Muhammad muda pernah jatuh cinta kepada putri pamannya sendiri, Abu Thalib. Nama gebetan Nabi itu adalah Fakhitah, populer dengan nama Umm Hani’.

Meski berstatus ponakan kesayangan Abu Thalib, tetapi keinginan Nabi Muhammad menikahi putrinya bertepuk sebelah tangan. Sang paman mempunyai rencana lain, Umm Hani’ akan dinikahkan dengan Hubayrah, lelaki kaya dan sekaligus penyair berbakat.

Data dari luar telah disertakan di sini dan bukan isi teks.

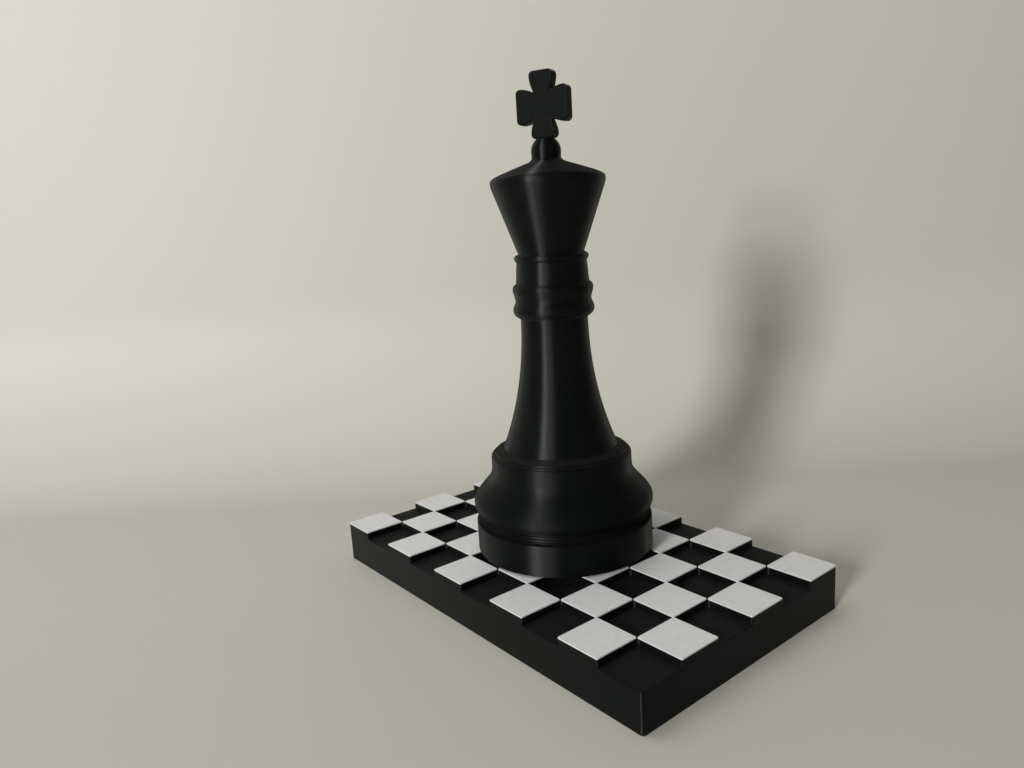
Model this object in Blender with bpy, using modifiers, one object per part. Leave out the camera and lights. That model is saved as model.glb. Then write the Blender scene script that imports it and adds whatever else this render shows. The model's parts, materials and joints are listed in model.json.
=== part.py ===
"""Giant chess king on a raised-square chessboard plinth.

The plinth is a black slab with thirty raised blocks, each topped by a thin white square, and thirty sunk
squares between them. The blocks' upright edges are rounded, so their corners don't quite meet. The king is a
stack of hollow turned sections: a weighted base drum, a bell that screws onto the threaded neck of the drum, a
column, a double-bead collar, a crown and a cross. A tie rod clamps the sections together. The king stands over
a steel peg in the middle of the plinth, so it turns on the board and lifts off it.

Units are metres in the scene. Outlines are (radius, height) pairs in millimetres above the white squares.
"""

import math

import bmesh
import bpy
from mathutils import Matrix

MM = 0.001
STEPS = 36                 # facets round a large turned piece
SMALL_STEPS = 20           # facets round a small turned piece
GAP = 0.3                  # clearance between neighbouring pieces, in mm

# Chessboard plinth, in mm
SQUARE = 25.0
FILES, RANKS = 10, 6
PLINTH_HEIGHT = 24.2
SUNK_DEPTH = 4.4
WHITE_THICKNESS = 0.6
BLOCK_EDGE_RADIUS = 0.8    # rounding of a raised block's upright edges
PLINTH_EDGE_RADIUS = 1.9   # rounding of the plinth's four upright edges
PEG_RADIUS = 4.0
PEG_TOP = 12.5             # above the white squares
PEG_BORE_DEPTH = 12.0      # below the sunk squares
OVERRUN = 2.0              # how far a cutter runs past the face that it opens

# Screw thread between the base drum and the bell, in mm
THREAD_PITCH = 1.66
THREAD_DEPTH = 0.8         # half the width of the diamond-section ridge
THREAD_START = 18.73       # height of the drum's ridge where it starts, at +X
NECK_RADIUS = 46.2
BELL_BORE_RADIUS = 48.0
RIDGE_RADIUS = 46.45       # path of the drum's ridge
BELL_RIDGE_RADIUS = 47.75  # path of the bell's ridge

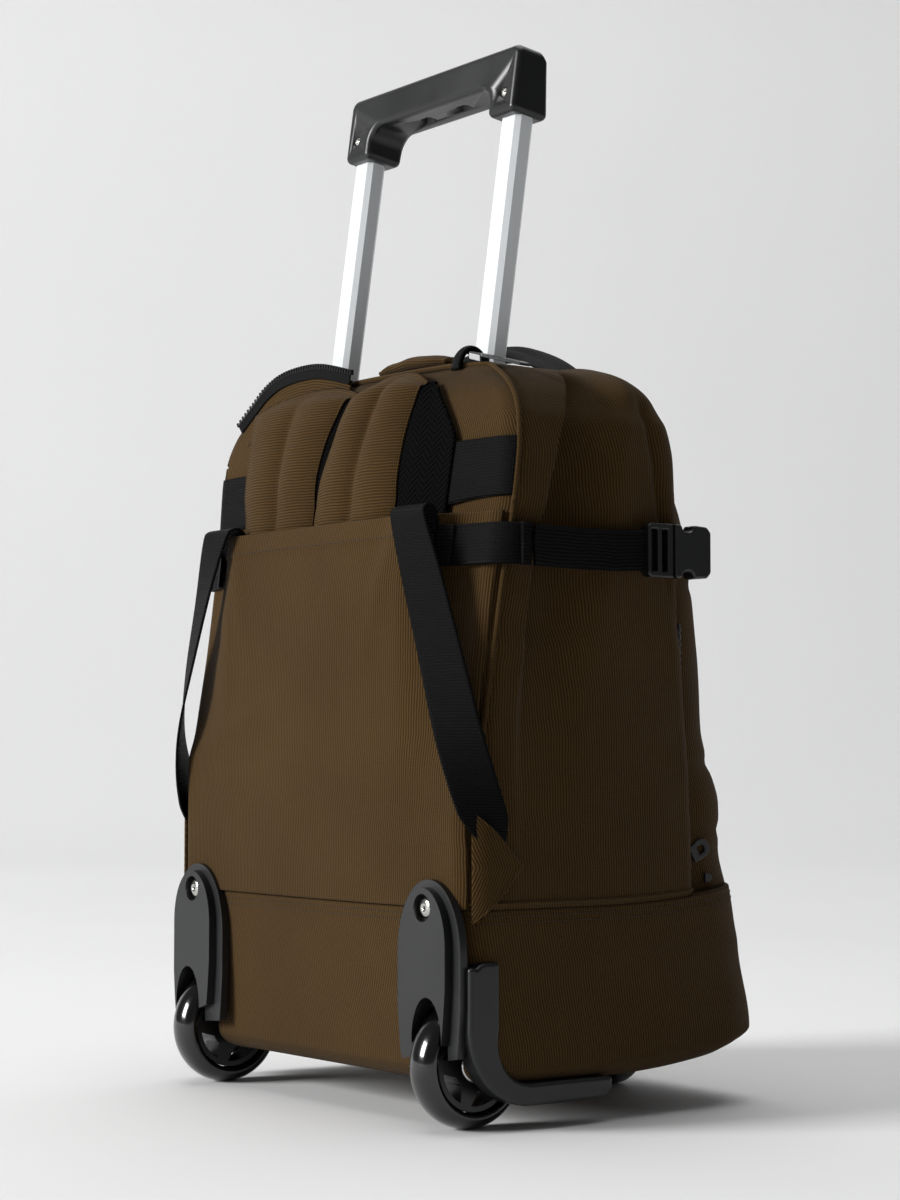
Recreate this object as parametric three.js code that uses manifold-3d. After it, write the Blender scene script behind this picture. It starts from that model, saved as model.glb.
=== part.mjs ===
// Wheeled backpack: a hollow fabric bag on two wheels with a telescopic handle, stowed shoulder
// straps, side compression straps with buckles, moulded wheel housings and a front foot.
// Millimetres, +Z up. -Y is the side worn against the back, +Y the front pocket, X runs across.
// While it is built, the floor below the wheel axle is Y = 0; the last lines centre the footprint.
import * as THREE from 'three';
import { mergeVertices } from 'three/addons/utils/BufferGeometryUtils.js';
import Module from 'manifold-3d';

const wasm = await Module();
wasm.setup();

// Driving sizes of the wheels
const WHEEL_RADIUS = 38;
const WHEEL_WIDTH = 23;
const HALF_TRACK = 134.6;
const CORE_RADIUS = 27.5;
const CORE_WIDTH = 17;
const HUB_RADIUS = 13.6;
const BEARING_RADIUS = 10.6;
const AXLE_RADIUS = 4;
const SPOKES = 5;

// Driving sizes of the bag
const HALF_WIDTH = 162;
const BASE_BOTTOM = 26;
const BASE_TOP = 129;
const BAG_TOP = 461;
const BACK_AT_SEAM = -18;
const BACK_SETBACK = 34;
const BODY_DEPTH = 178;
const FRONT_SETBACK = 9;
const TOP_ROUNDING = 38;
const VALLEY_DEPTH = 13;
const VALLEY_WIDTH = 14;
const VALLEY_PLACE = 33;
const VALLEY_LEAN = 18;
const CLOTH = 2;
const GAP = 0.3;
const BASE_DEPTH = 230;
const BASE_SHRINK = 2;
const BASE_FRONT_RISE = 11;
const BASE_EDGE = 10;
const SEAM_RISE = 9;
const POCKET_TOP = 392;
const POCKET_HALF_WIDTH = 150;
const POCKET_DEPTH = 230;
const POCKET_SETBACK = 34;
const POCKET_ROUNDING = 14;
const POCKET_CORNER = 36;

// Driving sizes of the pieces on the back
const HEM_HEIGHT = 363;
const HEM_STAND = 21;
const PANEL_HALF_WIDTH = 146;
const STRAP_PADDING = 14;
const MESH_PADDING = 4;
const STRAP_BOTTOM = 322;
const STRAP_TOP = 453;
const BAND_BOTTOM = 372;
const BAND_TOP = 408;
const BAND_THICKNESS = 1.4;

// Driving sizes of the webbing and buckles
const WEBBING = 1.6;
const COMPRESSION_WIDTH = 25;
const COMPRESSION_HEIGHT = 343;
const COMPRESSION_START = 120;
const BUCKLE_WIDTH = 33;
const BUCKLE_START = 107.5;
const BUCKLE_LENGTH = 50;
const BUCKLE_THICKNESS = 11;
const LOWER_WIDTH = 30;
const TAB_REACH = 31;
const TAB_HEIGHT = 65;
const TAB_BELOW_SEAM = 8;
const TAB_THICKNESS = 2.4;

// Driving sizes of the top's details and the pullers
const ZIP_TAPE_WIDTH = 9;
const ZIP_TAPE_THICKNESS = 1.4;
const ZIP_TEETH = 3.4;
const FLAP_START = 0;
const FLAP_END = 70;
const FLAP_PLACE = 38;
const FLAP_HALF_DEPTH = 12;
const FLAP_HALF_RISE = 5;
const CARRY_HALF_LENGTH = 96;
const CARRY_PLACE = 118;
const CARRY_WIDTH = 26;
const CARRY_THICKNESS = 5;
const CARRY_RISE = 18;
const LOOP_WIDTH = 14;
const LOOP_THICKNESS = 3;
const LOOP_PLACE_X = 96;
const LOOP_PLACE_Y = 31;
const LOOP_HALF_DEPTH = 9;
const LOOP_RISE = 14;
const PULLER_THICKNESS = 2;
const PULLER_HALF_WIDTH = 6;
const PULLER_HOLE = 3;
const UPPER_PULLER = 15;
const LOWER_PULLER = 20;

// Driving sizes of the telescopic handle
const TUBE_HALF_SPACING = 81.6;
const TUBE_WIDTH = 19;
const TUBE_DEPTH = 14.5;
const TUBE_CHAMFER = 3;
const TUBE_WALL = 1.3;
const TUBE_LENGTH = 405;
const TUBE_LEAN = 8.2;
const SLEEVE_WALL = 1.6;
const SLIDE_CLEARANCE = 0.5;
const SLEEVE_BOTTOM = 42;
const GRIP_PLACE_Y = 80.6;
const GRIP_PLACE_Z = 622.2;
const GRIP_HALF_WIDTH = 94;
const GRIP_HEIGHT = 45;
const GRIP_BAR = 24;
const GRIP_LEG = 28;
const GRIP_FRONT = 14;
const GRIP_BACK = 14.5;
const SOCKET_DEPTH = 18;
const SCREW_RADIUS = 3.2;

// Driving sizes of the wheel housings, rails and foot
const HOUSING_HALF_WIDTH = 31;
const HOUSING_TOP = 146;
const HOUSING_BOTTOM = 44;
const HOUSING_FRONT = -25;
const HOUSING_PLATE = 5;
const HOUSING_RIB = 4;
const WELL_CLEARANCE = 2;
const WELL_ARC_CLEARANCE = 4;
const WELL_WALL = 2.2;
const RIVET_HEIGHT = 129.6;
const RIVET_RADIUS = 6.3;
const RAIL_WIDTH = 14.5;
const RAIL_BACK = -12;
const RAIL_TOP = 99;
const RAIL_BOTTOM = 14.5;
const RAIL_THICKNESS = 12;
const RAIL_END = 86;
const RAIL_RADIUS = 42;
const FOOT_HALF_WIDTH = 30;
const FOOT_RISE = 34;
const FOOT_DEPTH = 18;
const FOOT_PLACE = 196;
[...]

Pupus sudah harapan Muhammad. Beliau dikisahkan cukup galau beberapa waktu. Namun dari kisah ini, kita bisa belajar bahwa seorang nabi juga manusia, punya rasa dan punya hati. Dicintai dan mencintai beresiko menderita perih tapi tidak berdarah, tidak terkecuali nabi sekalipun.

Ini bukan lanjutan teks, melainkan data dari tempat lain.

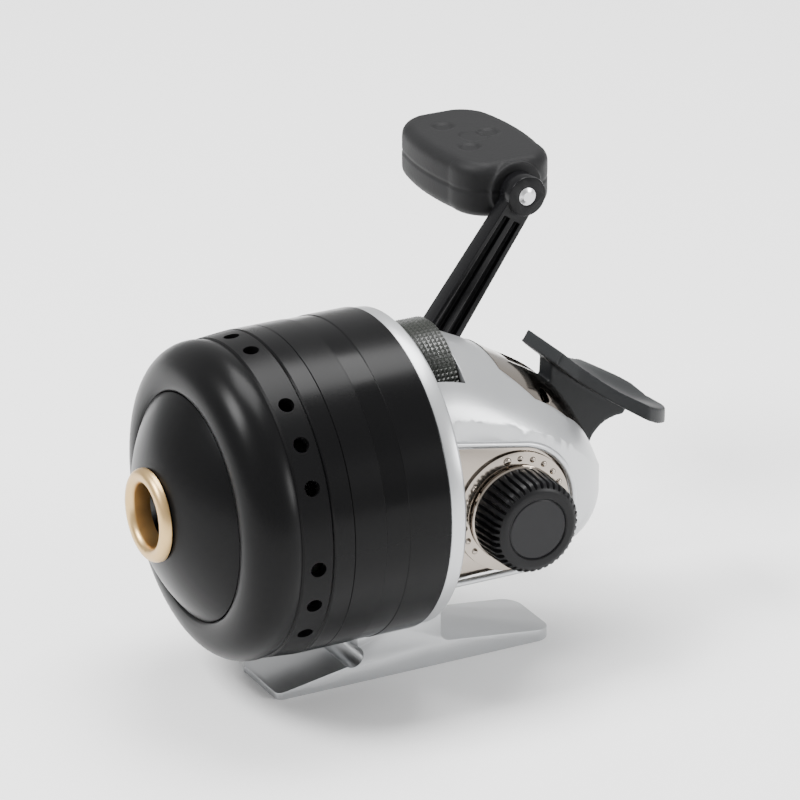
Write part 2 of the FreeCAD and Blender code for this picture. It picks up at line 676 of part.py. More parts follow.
def make_grip():
    start = "-arm_inner - arm_thick - 0.2 - free_gap"
    # the axle is riveted in the boss and runs through the grip to a head in its far end
    turned("grip_axle", "X", [[
        ("-arm_inner + 0.6", "0"), ("-arm_inner + 0.6", "1"), ("-arm_inner + 0.3", "1.75"),
        ("-arm_inner + 0.3", "grip_axle_radius - 0.2"),
        (start, "grip_axle_radius - 0.2"), (start, "grip_axle_radius"),
        (start + " - grip_length + 3", "grip_axle_radius"),
        (start + " - grip_length + 3", "grip_axle_radius + 1.2"),
        (start + " - grip_length + 2", "grip_axle_radius + 1.2"),
        (start + " - grip_length + 2", "0")]], y=BOSS_Y, z=BOSS_Z)
    body = new_body("crank_grip", y=BOSS_Y, z=BOSS_Z)
    half = "grip_width / 2"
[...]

Cinta itu kenyamanan dan Menjadikan Progresif

Seperti kita ketahui bersama, Rasulullah kemudian berjodoh dengan Khadijah, seorang janda kaya raya yang menerima Muhammad seorang brondong proletar berusia 20 tahun lebih muda darinya. Kematangan Khadijah menjadi kekuatan, dan kenyamanan bagi dakwah Nabi Muhammad SAW.

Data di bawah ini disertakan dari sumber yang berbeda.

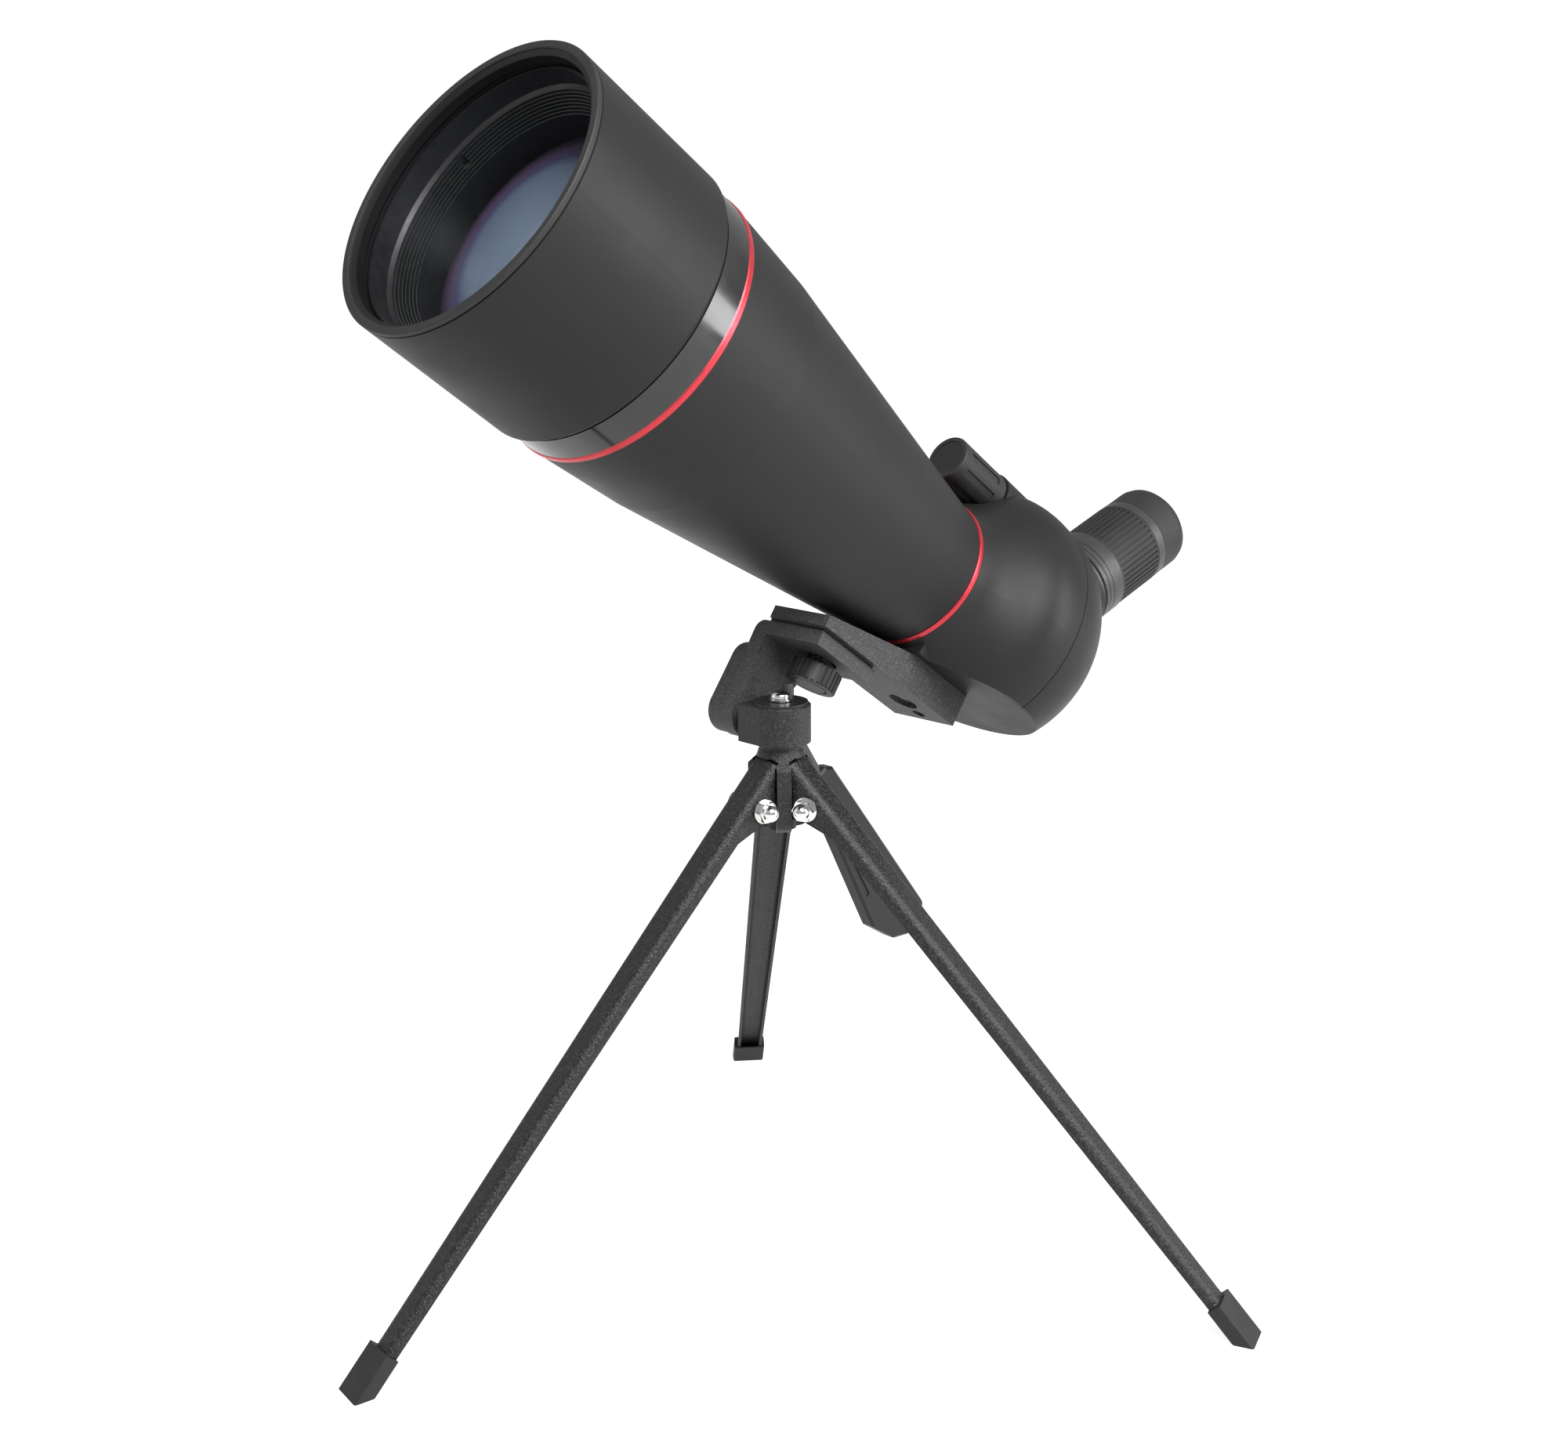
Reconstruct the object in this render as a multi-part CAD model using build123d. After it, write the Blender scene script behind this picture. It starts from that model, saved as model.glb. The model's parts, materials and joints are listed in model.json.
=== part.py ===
from build123d import *
import math
import os

# ---------------------------------------------------------------------------
# Angled zoom spotting scope on a folding table tripod.
# Units are millimetres, +Z is up and the floor is Z = 0.
# The optical axis lies in the plane X = 0 and the objective points to -Y, up.
# Stations along the scope are measured rearwards from the front of the hood.
# ---------------------------------------------------------------------------

# placing of the tripod axis so that the box of the whole part is centred
TRIPOD_X = -11.38
TRIPOD_Y = -21.264

# scope attitude
SCOPE_PITCH = 35.5
AXIS_HEIGHT = 290.1
AXIS_STATION = 150.0

# running and seating gaps
RUN_FIT = 0.06
BODY_GAP = 0.3

# lens hood and objective tube
HOOD_R = 50.1
HOOD_LENGTH = 59.7
HOOD_LIP_R = 45.8
TUBE_R = 46.2
TUBE_FRONT = 6.0
COLLAR_START = 60.0
ACCENT_START = 70.0
BARREL_START = 72.4
COLLAR_SEAT_R = 47.0
COLLAR_R = 48.7

# objective
LENS_R = 41.5
CELL_BORE_R = 43.5
RETAINER_START = 15.0
RETAINER_BORE_R = 39.5
LENS_SEAT = 30.2
FLINT_END = 44.0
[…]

Ketika menerima wahyu pertama di gua Hira, Rasullullah menggigil ketakutan dan beliau berlari pulang, melompat ke tangan istrinya Khadijah sambil menangis dan berkata “Selimuti aku! Selimuti aku!”. Dengan lembut, Khadijah menenangkan hingga Rasulullah bisa menceritakan apa yang baru saja dialami.

Setelah mendengar kisah tersebut Khadijah berkata

“Sama sekali tidak. Demi Allah, Allah selamanya tidak akan menghinakan engkau. Sesungguhnya engkaulah orang yang selalu menyambung tali persaudaraan, selalu menanggung orang yang kesusahan, selalu mengusahakan apa yang diperlukan, selalu menghormati tamu dan membantu derita orang yang membela kebenaran.”

Tidak lama setelah itu, turunlah firman Allah surah Al Muddatsir ayat 1-5.

“Wahai orang yang berselimut! Bangunlah, lalu berilah (manusia) peringatan, dan Tuhanmu agungkanlah, dan pakaianmu sucikanlah, dan perbuatan dosa tinggalkanlah!” (QS. al Muddatsir : 1-5).

Prof Quraish Shihab menjelaskan surah Al Muddatsir mengandung perintah bagi Rasulullah saw. untuk tidak menghiraukan mereka yang menentang segala nikmat Allah. Sebab, orang seperti itu bukan saja menentang, bahkan malah meminta ditambahkan karunia tanpa penghargaan dan rasa syukur sedikit pun.

Dijelaskan pula bagaimana cara berfikir orang yang mengingkari al-Qur’ân. Kemudian dituturkan balasan bagi orang-orang yang melakukan kebaikan maupun kejahatan.

Surat ini kemudian ditutup dengan pembicaraan tentang al Qur’an yang dapat dijadikan sebagai pelajaran bagi siapa saja yang menerimanya. Pada bagian ini pula kita bisa belajar bahwa cinta yang sejati membuat kita progresif, yakni peduli terhadap kehidupan umat manusia dan menghindari sikap menganggap dunia milik berdua, yang lain hanya ngontrak. Wallahu ‘alam bishawab.